Written exercise: Copy each line of the listing below exactly.

Information provided:
________________________
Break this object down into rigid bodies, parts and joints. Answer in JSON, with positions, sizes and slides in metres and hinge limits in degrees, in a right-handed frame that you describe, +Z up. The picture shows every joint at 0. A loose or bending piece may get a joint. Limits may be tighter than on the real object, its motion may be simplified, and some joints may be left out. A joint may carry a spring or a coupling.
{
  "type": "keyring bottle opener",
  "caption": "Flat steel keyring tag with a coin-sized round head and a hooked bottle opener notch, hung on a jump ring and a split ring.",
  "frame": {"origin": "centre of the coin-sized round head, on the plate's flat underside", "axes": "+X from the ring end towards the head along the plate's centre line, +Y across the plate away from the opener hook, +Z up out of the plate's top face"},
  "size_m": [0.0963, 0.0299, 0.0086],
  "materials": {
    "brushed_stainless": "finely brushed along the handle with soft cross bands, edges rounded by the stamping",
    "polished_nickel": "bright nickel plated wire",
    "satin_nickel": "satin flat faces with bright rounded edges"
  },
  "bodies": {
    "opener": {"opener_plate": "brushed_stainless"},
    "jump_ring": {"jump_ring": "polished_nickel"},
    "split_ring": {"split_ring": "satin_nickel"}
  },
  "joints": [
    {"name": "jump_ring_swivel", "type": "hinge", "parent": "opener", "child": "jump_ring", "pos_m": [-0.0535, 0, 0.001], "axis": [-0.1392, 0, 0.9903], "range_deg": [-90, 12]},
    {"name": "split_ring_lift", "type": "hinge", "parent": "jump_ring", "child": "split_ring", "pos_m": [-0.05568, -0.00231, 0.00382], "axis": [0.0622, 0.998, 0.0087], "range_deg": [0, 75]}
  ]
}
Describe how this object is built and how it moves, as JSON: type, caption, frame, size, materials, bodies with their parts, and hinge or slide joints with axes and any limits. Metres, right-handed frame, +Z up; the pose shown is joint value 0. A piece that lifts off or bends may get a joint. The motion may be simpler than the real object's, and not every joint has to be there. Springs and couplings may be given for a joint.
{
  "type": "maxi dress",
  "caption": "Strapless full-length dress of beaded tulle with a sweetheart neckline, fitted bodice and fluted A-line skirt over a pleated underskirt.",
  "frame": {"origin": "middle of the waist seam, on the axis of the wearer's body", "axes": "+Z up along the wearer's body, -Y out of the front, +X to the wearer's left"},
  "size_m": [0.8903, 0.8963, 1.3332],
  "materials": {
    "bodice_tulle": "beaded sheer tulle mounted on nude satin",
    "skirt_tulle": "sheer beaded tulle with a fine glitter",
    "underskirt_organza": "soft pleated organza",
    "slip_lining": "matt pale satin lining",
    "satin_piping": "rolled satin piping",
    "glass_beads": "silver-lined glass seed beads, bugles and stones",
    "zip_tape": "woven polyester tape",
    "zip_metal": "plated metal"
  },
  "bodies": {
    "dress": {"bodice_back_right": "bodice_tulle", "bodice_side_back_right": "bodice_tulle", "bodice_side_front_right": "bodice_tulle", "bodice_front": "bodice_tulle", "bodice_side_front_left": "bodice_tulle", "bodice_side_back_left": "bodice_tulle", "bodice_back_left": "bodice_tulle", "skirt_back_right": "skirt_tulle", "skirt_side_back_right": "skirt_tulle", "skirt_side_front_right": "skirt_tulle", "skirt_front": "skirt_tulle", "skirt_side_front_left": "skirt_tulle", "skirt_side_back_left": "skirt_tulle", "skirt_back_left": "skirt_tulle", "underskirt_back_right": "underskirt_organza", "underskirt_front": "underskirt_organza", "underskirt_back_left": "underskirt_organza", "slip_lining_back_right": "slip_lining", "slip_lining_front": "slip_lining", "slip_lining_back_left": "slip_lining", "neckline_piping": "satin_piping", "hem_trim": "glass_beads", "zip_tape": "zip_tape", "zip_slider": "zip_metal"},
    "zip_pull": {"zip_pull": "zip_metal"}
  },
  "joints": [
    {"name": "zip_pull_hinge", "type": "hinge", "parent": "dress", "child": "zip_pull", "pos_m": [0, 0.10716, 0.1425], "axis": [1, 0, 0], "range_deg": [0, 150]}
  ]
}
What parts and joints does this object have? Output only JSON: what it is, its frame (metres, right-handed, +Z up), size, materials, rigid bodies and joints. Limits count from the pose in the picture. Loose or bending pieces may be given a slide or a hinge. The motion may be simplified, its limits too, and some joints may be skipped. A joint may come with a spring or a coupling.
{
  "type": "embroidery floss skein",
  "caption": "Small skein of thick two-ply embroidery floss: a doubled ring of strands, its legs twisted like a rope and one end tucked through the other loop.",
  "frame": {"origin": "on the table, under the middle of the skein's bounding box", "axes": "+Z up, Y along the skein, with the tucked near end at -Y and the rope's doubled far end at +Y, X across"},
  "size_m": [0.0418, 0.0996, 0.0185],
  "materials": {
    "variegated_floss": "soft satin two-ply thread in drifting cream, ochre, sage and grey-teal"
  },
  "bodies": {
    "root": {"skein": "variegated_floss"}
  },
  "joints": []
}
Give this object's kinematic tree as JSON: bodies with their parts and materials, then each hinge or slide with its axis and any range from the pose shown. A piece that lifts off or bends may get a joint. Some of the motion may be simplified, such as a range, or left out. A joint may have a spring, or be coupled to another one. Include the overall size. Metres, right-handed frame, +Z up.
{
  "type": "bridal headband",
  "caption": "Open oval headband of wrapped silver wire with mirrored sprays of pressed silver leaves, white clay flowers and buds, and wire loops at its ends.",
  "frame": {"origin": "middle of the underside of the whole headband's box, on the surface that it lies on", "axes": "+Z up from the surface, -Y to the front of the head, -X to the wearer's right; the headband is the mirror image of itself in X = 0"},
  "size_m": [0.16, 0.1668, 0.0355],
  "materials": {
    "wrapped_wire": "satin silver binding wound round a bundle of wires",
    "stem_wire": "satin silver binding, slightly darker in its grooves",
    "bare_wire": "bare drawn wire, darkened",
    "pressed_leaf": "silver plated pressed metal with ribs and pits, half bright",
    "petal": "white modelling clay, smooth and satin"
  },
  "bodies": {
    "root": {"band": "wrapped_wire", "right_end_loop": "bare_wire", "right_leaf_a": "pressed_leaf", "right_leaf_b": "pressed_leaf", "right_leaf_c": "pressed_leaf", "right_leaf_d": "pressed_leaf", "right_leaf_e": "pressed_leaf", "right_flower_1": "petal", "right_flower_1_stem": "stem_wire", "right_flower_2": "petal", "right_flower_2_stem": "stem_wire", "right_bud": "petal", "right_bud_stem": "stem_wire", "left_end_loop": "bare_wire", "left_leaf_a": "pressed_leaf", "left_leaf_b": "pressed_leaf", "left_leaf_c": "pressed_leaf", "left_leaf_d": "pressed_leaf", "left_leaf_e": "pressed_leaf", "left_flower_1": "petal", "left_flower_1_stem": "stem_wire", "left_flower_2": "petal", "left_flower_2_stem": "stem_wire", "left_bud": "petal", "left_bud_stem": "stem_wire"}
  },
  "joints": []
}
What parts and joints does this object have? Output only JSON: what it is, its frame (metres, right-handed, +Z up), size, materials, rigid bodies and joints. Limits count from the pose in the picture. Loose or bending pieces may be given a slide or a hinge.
________________________
Finished answer:
Break this object down into rigid bodies, parts and joints. Answer in JSON, with positions, sizes and slides in metres and hinge limits in degrees, in a right-handed frame that you describe, +Z up. The picture shows every joint at 0. A loose or bending piece may get a joint. Limits may be tighter than on the real object, its motion may be simplified, and some joints may be left out. A joint may carry a spring or a coupling.
{
  "type": "keyring bottle opener",
  "caption": "Flat steel keyring tag with a coin-sized round head and a hooked bottle opener notch, hung on a jump ring and a split ring.",
  "frame": {"origin": "centre of the coin-sized round head, on the plate's flat underside", "axes": "+X from the ring end towards the head along the plate's centre line, +Y across the plate away from the opener hook, +Z up out of the plate's top face"},
  "size_m": [0.0963, 0.0299, 0.0086],
  "materials": {
    "brushed_stainless": "finely brushed along the handle with soft cross bands, edges rounded by the stamping",
    "polished_nickel": "bright nickel plated wire",
    "satin_nickel": "satin flat faces with bright rounded edges"
  },
  "bodies": {
    "opener": {"opener_plate": "brushed_stainless"},
    "jump_ring": {"jump_ring": "polished_nickel"},
    "split_ring": {"split_ring": "satin_nickel"}
  },
  "joints": [
    {"name": "jump_ring_swivel", "type": "hinge", "parent": "opener", "child": "jump_ring", "pos_m": [-0.0535, 0, 0.001], "axis": [-0.1392, 0, 0.9903], "range_deg": [-90, 12]},
    {"name": "split_ring_lift", "type": "hinge", "parent": "jump_ring", "child": "split_ring", "pos_m": [-0.05568, -0.00231, 0.00382], "axis": [0.0622, 0.998, 0.0087], "range_deg": [0, 75]}
  ]
}
Describe how this object is built and how it moves, as JSON: type, caption, frame, size, materials, bodies with their parts, and hinge or slide joints with axes and any limits. Metres, right-handed frame, +Z up; the pose shown is joint value 0. A piece that lifts off or bends may get a joint. The motion may be simpler than the real object's, and not every joint has to be there. Springs and couplings may be given for a joint.
{
  "type": "maxi dress",
  "caption": "Strapless full-length dress of beaded tulle with a sweetheart neckline, fitted bodice and fluted A-line skirt over a pleated underskirt.",
  "frame": {"origin": "middle of the waist seam, on the axis of the wearer's body", "axes": "+Z up along the wearer's body, -Y out of the front, +X to the wearer's left"},
  "size_m": [0.8903, 0.8963, 1.3332],
  "materials": {
    "bodice_tulle": "beaded sheer tulle mounted on nude satin",
    "skirt_tulle": "sheer beaded tulle with a fine glitter",
    "underskirt_organza": "soft pleated organza",
    "slip_lining": "matt pale satin lining",
    "satin_piping": "rolled satin piping",
    "glass_beads": "silver-lined glass seed beads, bugles and stones",
    "zip_tape": "woven polyester tape",
    "zip_metal": "plated metal"
  },
  "bodies": {
    "dress": {"bodice_back_right": "bodice_tulle", "bodice_side_back_right": "bodice_tulle", "bodice_side_front_right": "bodice_tulle", "bodice_front": "bodice_tulle", "bodice_side_front_left": "bodice_tulle", "bodice_side_back_left": "bodice_tulle", "bodice_back_left": "bodice_tulle", "skirt_back_right": "skirt_tulle", "skirt_side_back_right": "skirt_tulle", "skirt_side_front_right": "skirt_tulle", "skirt_front": "skirt_tulle", "skirt_side_front_left": "skirt_tulle", "skirt_side_back_left": "skirt_tulle", "skirt_back_left": "skirt_tulle", "underskirt_back_right": "underskirt_organza", "underskirt_front": "underskirt_organza", "underskirt_back_left": "underskirt_organza", "slip_lining_back_right": "slip_lining", "slip_lining_front": "slip_lining", "slip_lining_back_left": "slip_lining", "neckline_piping": "satin_piping", "hem_trim": "glass_beads", "zip_tape": "zip_tape", "zip_slider": "zip_metal"},
    "zip_pull": {"zip_pull": "zip_metal"}
  },
  "joints": [
    {"name": "zip_pull_hinge", "type": "hinge", "parent": "dress", "child": "zip_pull", "pos_m": [0, 0.10716, 0.1425], "axis": [1, 0, 0], "range_deg": [0, 150]}
  ]
}
What parts and joints does this object have? Output only JSON: what it is, its frame (metres, right-handed, +Z up), size, materials, rigid bodies and joints. Limits count from the pose in the picture. Loose or bending pieces may be given a slide or a hinge. The motion may be simplified, its limits too, and some joints may be skipped. A joint may come with a spring or a coupling.
{
  "type": "embroidery floss skein",
  "caption": "Small skein of thick two-ply embroidery floss: a doubled ring of strands, its legs twisted like a rope and one end tucked through the other loop.",
  "frame": {"origin": "on the table, under the middle of the skein's bounding box", "axes": "+Z up, Y along the skein, with the tucked near end at -Y and the rope's doubled far end at +Y, X across"},
  "size_m": [0.0418, 0.0996, 0.0185],
  "materials": {
    "variegated_floss": "soft satin two-ply thread in drifting cream, ochre, sage and grey-teal"
  },
  "bodies": {
    "root": {"skein": "variegated_floss"}
  },
  "joints": []
}
Give this object's kinematic tree as JSON: bodies with their parts and materials, then each hinge or slide with its axis and any range from the pose shown. A piece that lifts off or bends may get a joint. Some of the motion may be simplified, such as a range, or left out. A joint may have a spring, or be coupled to another one. Include the overall size. Metres, right-handed frame, +Z up.
{
  "type": "bridal headband",
  "caption": "Open oval headband of wrapped silver wire with mirrored sprays of pressed silver leaves, white clay flowers and buds, and wire loops at its ends.",
  "frame": {"origin": "middle of the underside of the whole headband's box, on the surface that it lies on", "axes": "+Z up from the surface, -Y to the front of the head, -X to the wearer's right; the headband is the mirror image of itself in X = 0"},
  "size_m": [0.16, 0.1668, 0.0355],
  "materials": {
    "wrapped_wire": "satin silver binding wound round a bundle of wires",
    "stem_wire": "satin silver binding, slightly darker in its grooves",
    "bare_wire": "bare drawn wire, darkened",
    "pressed_leaf": "silver plated pressed metal with ribs and pits, half bright",
    "petal": "white modelling clay, smooth and satin"
  },
  "bodies": {
    "root": {"band": "wrapped_wire", "right_end_loop": "bare_wire", "right_leaf_a": "pressed_leaf", "right_leaf_b": "pressed_leaf", "right_leaf_c": "pressed_leaf", "right_leaf_d": "pressed_leaf", "right_leaf_e": "pressed_leaf", "right_flower_1": "petal", "right_flower_1_stem": "stem_wire", "right_flower_2": "petal", "right_flower_2_stem": "stem_wire", "right_bud": "petal", "right_bud_stem": "stem_wire", "left_end_loop": "bare_wire", "left_leaf_a": "pressed_leaf", "left_leaf_b": "pressed_leaf", "left_leaf_c": "pressed_leaf", "left_leaf_d": "pressed_leaf", "left_leaf_e": "pressed_leaf", "left_flower_1": "petal", "left_flower_1_stem": "stem_wire", "left_flower_2": "petal", "left_flower_2_stem": "stem_wire", "left_bud": "petal", "left_bud_stem": "stem_wire"}
  },
  "joints": []
}
What parts and joints does this object have? Output only JSON: what it is, its frame (metres, right-handed, +Z up), size, materials, rigid bodies and joints. Limits count from the pose in the picture. Loose or bending pieces may be given a slide or a hinge.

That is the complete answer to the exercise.